Thursday, June 23, 2005
On this day:

Europeans Take Mobile

From the Mobile Register:

EADS North America Inc. on Wednesday named Mobile as the site of a proposed $600 million, 1,150-worker aircraft engineering and assembly center, ending a highly competitive, nationwide search with a decision that local officials said would alter the city's economic fate for generations to come.

EADS, a subsidiary of the Paris-based European Aeronautic Defence and Space Co., said Mobile's Brookley Field Industrial Complex emerged "head and shoulders above" a list of candidates that began in January with 70 sites in 32 states...

EADS wants the plant to assemble KC-330 aerial refueling tankers for the U.S. Air Force, and said the potential 1,000 aircraft assembly jobs it could create are contingent on the company winning at least a share of the Air Force contract. But EADS said it is committed to building an aircraft engineering center at Brookley whether or not it wins the tanker work.

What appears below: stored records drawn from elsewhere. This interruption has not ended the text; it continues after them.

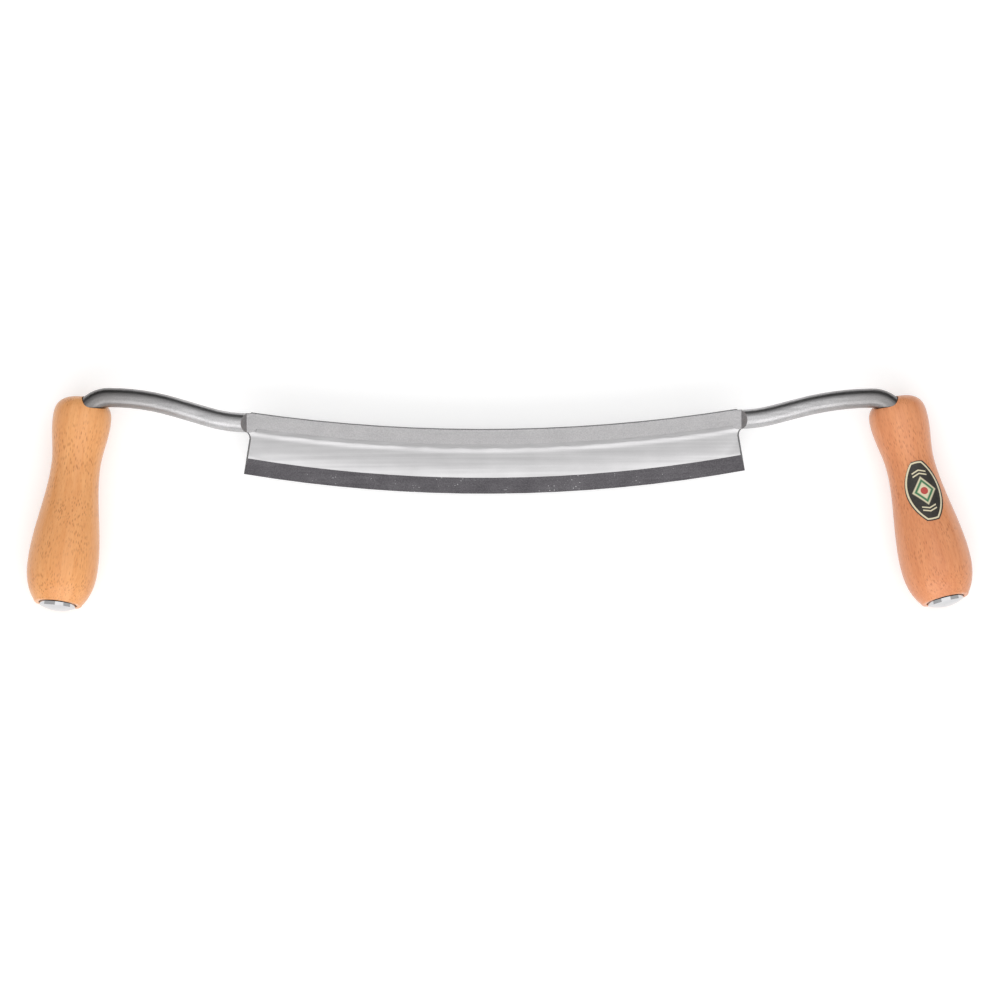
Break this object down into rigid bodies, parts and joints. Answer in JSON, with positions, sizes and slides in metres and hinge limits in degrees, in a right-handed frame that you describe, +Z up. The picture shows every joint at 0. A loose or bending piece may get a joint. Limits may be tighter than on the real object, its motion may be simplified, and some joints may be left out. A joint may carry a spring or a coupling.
{
  "type": "curved drawknife",
  "caption": "Curved drawknife: a forged blade with a ground hollow and bevel, bent tangs, and turned beech handles held by domed cap nuts.",
  "frame": {"origin": "centre of the part's box in X and Y, on the bench plane that the handles lie on", "axes": "+X along the cutting edge from the left handle to the right one, -Y towards the user and the handles' ends, +Z up from the bench to the bevelled side"},
  "size_m": [0.4696, 0.113, 0.0353],
  "materials": {
    "forged_steel": "forged and brushed, ground at the hollow and bevel",
    "beech_left": "lacquered beech, yellow",
    "beech_right": "lacquered beech, reddish",
    "dark_steel": "blackened",
    "chrome": "bright plated",
    "label_print": "printed film, satin"
  },
  "bodies": {
    "root": {"blade": "forged_steel", "handle_left": "beech_left", "handle_right": "beech_right", "washer_left": "dark_steel", "washer_right": "dark_steel", "cap_nut_left": "chrome", "cap_nut_right": "chrome", "label": "label_print"}
  },
  "joints": []
}
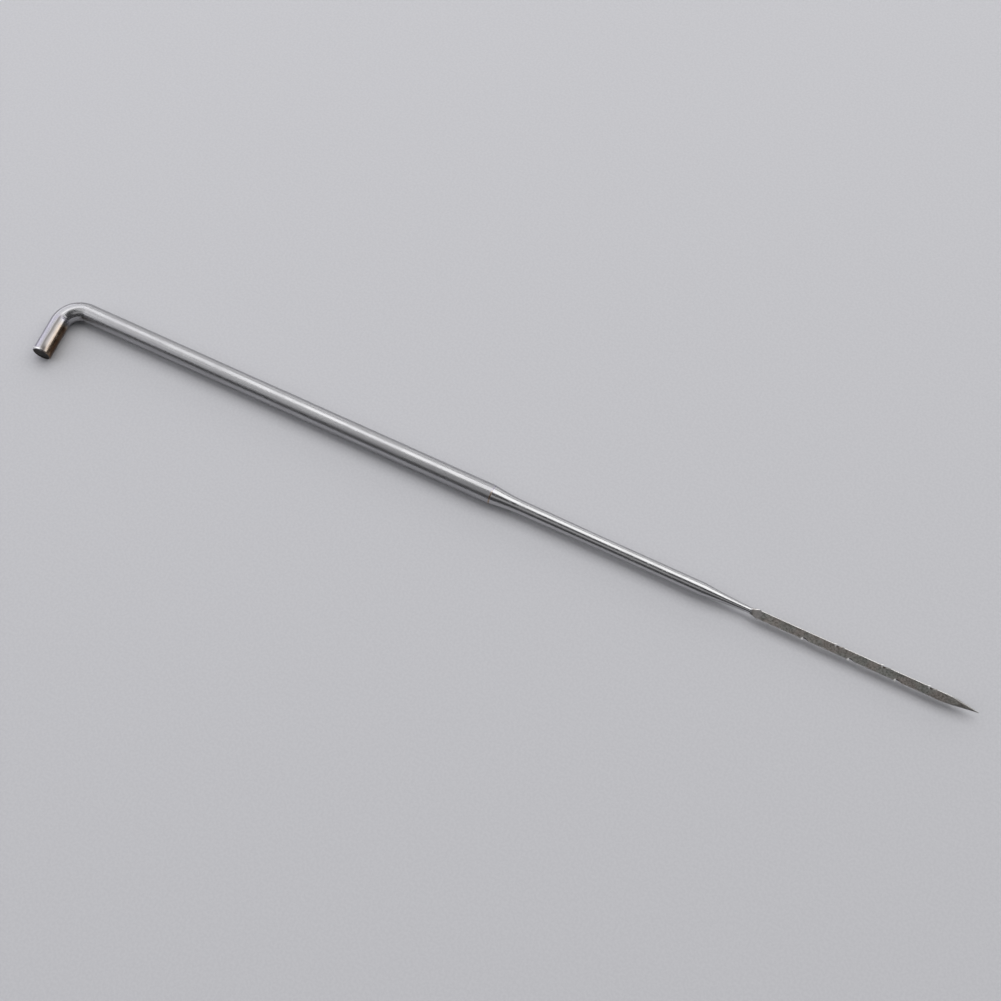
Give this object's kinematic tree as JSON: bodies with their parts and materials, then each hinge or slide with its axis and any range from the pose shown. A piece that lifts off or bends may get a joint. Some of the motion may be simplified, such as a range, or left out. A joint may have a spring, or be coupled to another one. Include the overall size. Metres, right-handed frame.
{
  "type": "felting needle",
  "caption": "Steel felting needle with a cranked end, a stepped round shank, a barbed three-cornered blade and a ground point.",
  "frame": {"origin": "on the shank's axis, where the straight shank meets the crank's bend", "axes": "+X along the shank to the tip, +Z square to the plane that the shank and the crank's leg lie in, the leg towards -Y"},
  "size_m": [0.092, 0.0067, 0.0018],
  "materials": {
    "drawn_wire": "bright drawn wire with fine lengthwise lines",
    "swaged_steel": "bright swaged steel with fine lines",
    "pressed_steel": "satin grey pressed flats with bright rounded corners",
    "ground_steel": "ground point with fine grinding lines"
  },
  "bodies": {
    "root": {"crank_leg": "drawn_wire", "crank_bend": "drawn_wire", "shank": "drawn_wire", "upper_taper": "swaged_steel", "intermediate_section": "swaged_steel", "lower_taper": "swaged_steel", "blade": "pressed_steel", "point": "ground_steel"}
  },
  "joints": []
}
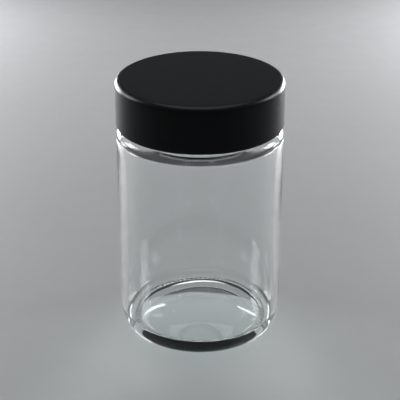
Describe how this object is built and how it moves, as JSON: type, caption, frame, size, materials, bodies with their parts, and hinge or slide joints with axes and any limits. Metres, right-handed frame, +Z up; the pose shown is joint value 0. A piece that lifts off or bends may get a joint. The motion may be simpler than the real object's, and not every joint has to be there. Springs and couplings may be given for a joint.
{
  "type": "screw-lid glass specimen jar",
  "caption": "Straight-sided clear glass jar with a thick pushed-up base, closed by a smooth matte black double-wall screw lid with a soft sealing liner.",
  "frame": {"origin": "middle of the ring that the jar stands on, at the level of the surface under it", "axes": "+Z up along the jar's axis, through the middle of the lid; X and Y are level and alike, since the outside is round"},
  "size_m": [0.073, 0.073, 0.118],
  "materials": {
    "clear_glass": "polished flint glass, faint green in thick edges",
    "black_cover": "fine matte moulded polypropylene",
    "black_insert": "plain moulded polypropylene",
    "liner_foam": "closed-cell polyethylene foam",
    "liner_film": "smooth white film"
  },
  "bodies": {
    "jar": {"glass_jar": "clear_glass"},
    "liner": {"liner_backing": "liner_foam", "liner_facing": "liner_film"},
    "lid": {"lid_shell": "black_cover", "lid_insert": "black_insert"}
  },
  "joints": [
    {"name": "lid_rise", "type": "slide", "parent": "jar", "child": "liner", "axis": [0, 0, 1], "range_m": [0, 0.0178]},
    {"name": "lid_turn", "type": "hinge", "parent": "liner", "child": "lid", "pos_m": [0, 0, 0.1], "axis": [0, 0, 1], "range_deg": [0, 1260]}
  ],
  "couplings": [
    {"joint": "lid_rise", "follows": "lid_turn", "m_per_rad": 0.00080851}
  ]
}
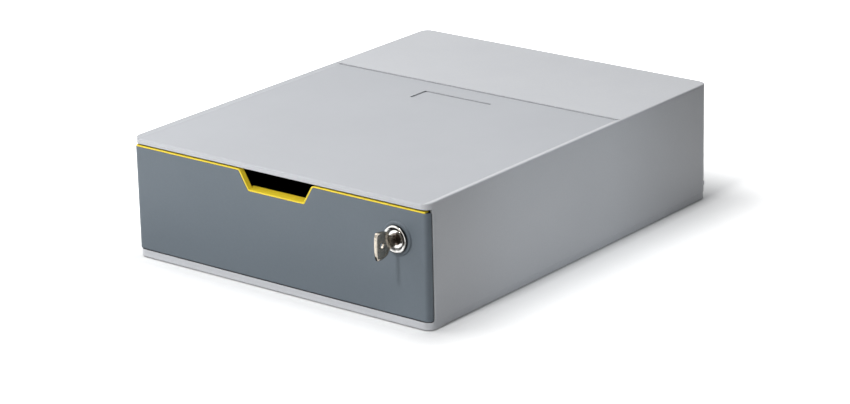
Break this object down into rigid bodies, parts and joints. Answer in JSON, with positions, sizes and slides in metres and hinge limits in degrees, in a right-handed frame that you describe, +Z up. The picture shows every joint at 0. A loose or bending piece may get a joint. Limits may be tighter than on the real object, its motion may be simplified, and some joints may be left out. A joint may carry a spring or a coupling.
{
  "type": "desktop drawer box",
  "caption": "Low desktop box for papers with one lockable drawer, a finger notch in its slate front, a yellow trim and a key in its cam lock.",
  "frame": {"origin": "on the surface that the box stands on, in the middle of the whole object's length and width, the key included", "axes": "+Z up, -Y out of the drawer's front, +X to the right seen from the front"},
  "size_m": [0.28, 0.3806, 0.095],
  "materials": {
    "housing_plastic": "fine-textured light grey moulding",
    "front_plastic": "satin slate moulding",
    "accent_plastic": "satin yellow moulding",
    "tray_plastic": "fine-textured anthracite moulding",
    "foot_rubber": "matt black rubber",
    "lock_chrome": "polished, fine turning marks",
    "key_nickel": "polished nickel plate with light wear",
    "zinc_steel": "zinc-plated steel",
    "wafer_brass": "stamped brass",
    "spring_steel": "drawn wire"
  },
  "bodies": {
    "housing": {"housing_shell": "housing_plastic", "base_plate": "housing_plastic", "base_screws": "zinc_steel", "foot_front_left": "foot_rubber", "foot_front_right": "foot_rubber", "foot_rear_left": "foot_rubber", "foot_rear_right": "foot_rubber"},
    "drawer": {"drawer_tray": "tray_plastic", "front_panel": "front_plastic", "accent_liner": "accent_plastic", "front_screws": "zinc_steel", "lock_barrel": "lock_chrome", "barrel_nut": "zinc_steel"},
    "lock_core": {"lock_plug": "lock_chrome", "stop_washer": "zinc_steel", "lock_cam": "zinc_steel", "cam_washer": "zinc_steel", "cam_screw": "zinc_steel", "wafer_springs": "spring_steel"},
    "wafers": {"wafer_1": "wafer_brass", "wafer_2": "wafer_brass", "wafer_3": "wafer_brass", "wafer_4": "wafer_brass", "wafer_5": "wafer_brass"},
    "key": {"lock_key": "key_nickel"}
  },
  "joints": [
    {"name": "drawer_slide", "type": "slide", "parent": "housing", "child": "drawer", "axis": [0, -1, 0], "range_m": [0, 0.27]},
    {"name": "lock_turn", "type": "hinge", "parent": "drawer", "child": "lock_core", "pos_m": [0.112, -0.16565, 0.0649], "axis": [0, 1, 0], "range_deg": [0, 90]},
    {"name": "key_slide", "type": "slide", "parent": "lock_core", "child": "key", "axis": [0, -1, 0], "range_m": [0, 0.032]},
    {"name": "wafer_lift", "type": "slide", "parent": "lock_core", "child": "wafers", "axis": [0, 0, 1], "range_m": [0, 0.001], "deforming": ["wafer_springs"]}
  ],
  "couplings": [
    {"joint": "wafer_lift", "follows": "key_slide", "ratio": 0.03125}
  ]
}
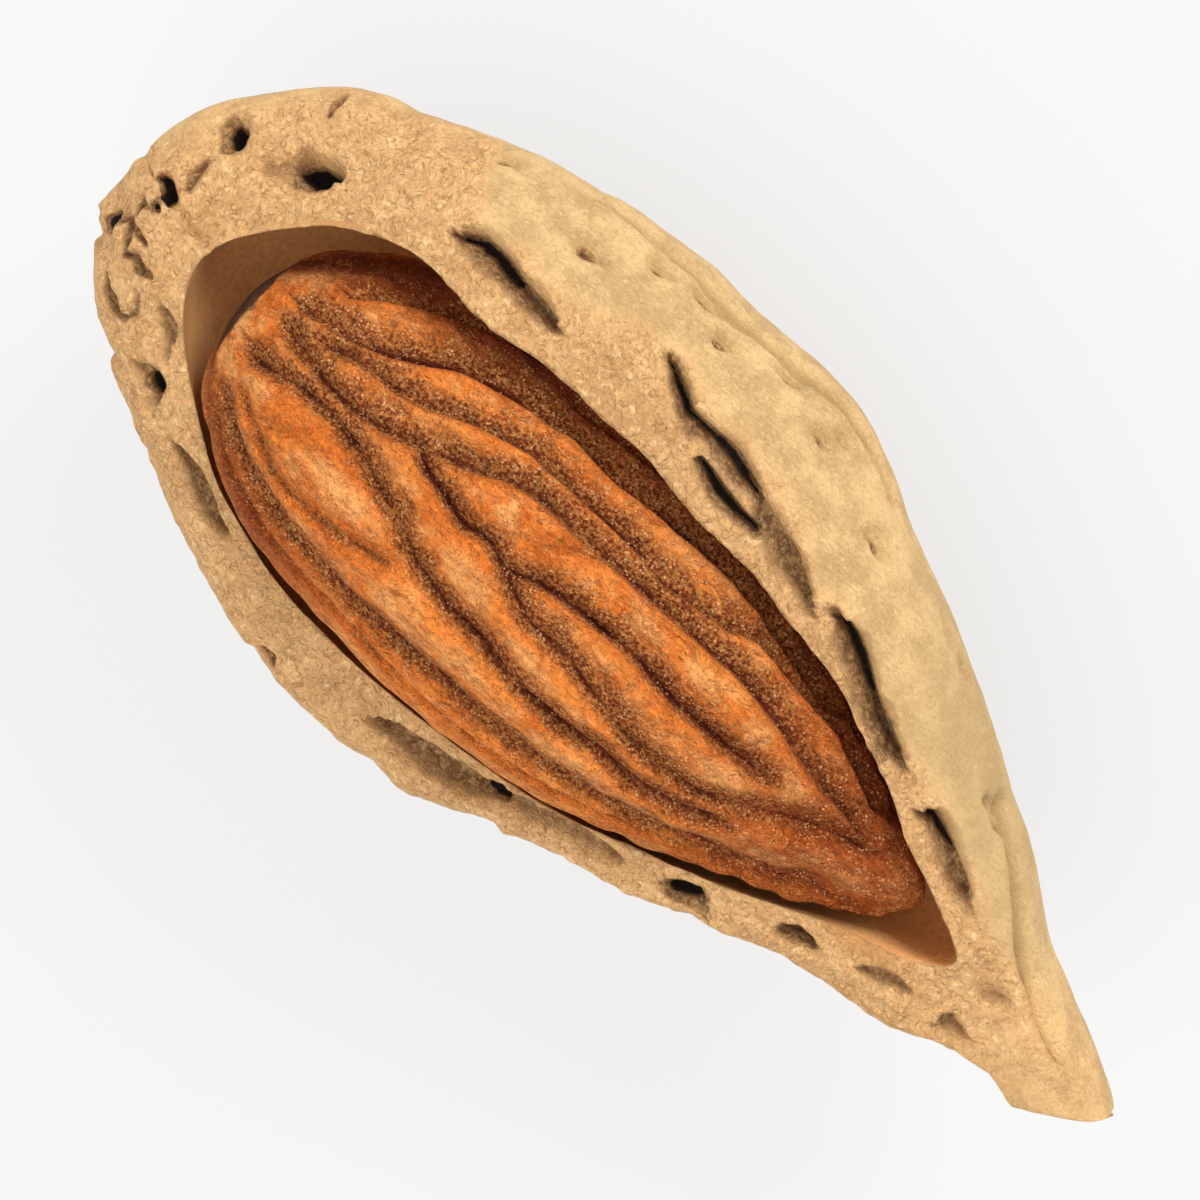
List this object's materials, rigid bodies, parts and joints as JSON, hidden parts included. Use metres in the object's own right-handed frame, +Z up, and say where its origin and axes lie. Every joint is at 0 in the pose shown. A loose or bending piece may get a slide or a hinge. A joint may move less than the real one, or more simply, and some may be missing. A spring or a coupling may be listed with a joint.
{
  "type": "almond in half shell",
  "caption": "Half of a pitted, boat-shaped almond shell, open side up, with the whole brown-skinned kernel lying loose in its hollow.",
  "frame": {"origin": "centre of the bounding box in X and Y, at the flat spot under the shell that the object rests on", "axes": "+X along the nut to its pointed tip, +Y to the thick keel side of the seam, +Z up out of the open side"},
  "size_m": [0.037, 0.016, 0.0121],
  "materials": {
    "shell_wood": "matte, rough and pitted",
    "kernel_skin": "matte, grooved brown seed skin with fine light scurf"
  },
  "bodies": {
    "root": {"shell_half": "shell_wood", "kernel": "kernel_skin"}
  },
  "joints": []
}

Crosby said Brookley's strategic location -- particularly its lengthy runways, proximity to the Port of Mobile and ability to draw from a ready pool of workers -- distinguished it among a group of four finalists that also included airports in Charleston, S.C., Melbourne, Fla., and Kiln, Miss.

More here:
Even before it bids on [the Air Force] contract, however, EADS is having to lobby against a "buy American" provision in a House-passed defense bill that could bar it from pursuing Air Force work. It's also still trying to line up an American partner, most likely Northrop Grumman, that could smooth its path on Capitol Hill.

Even more here and here.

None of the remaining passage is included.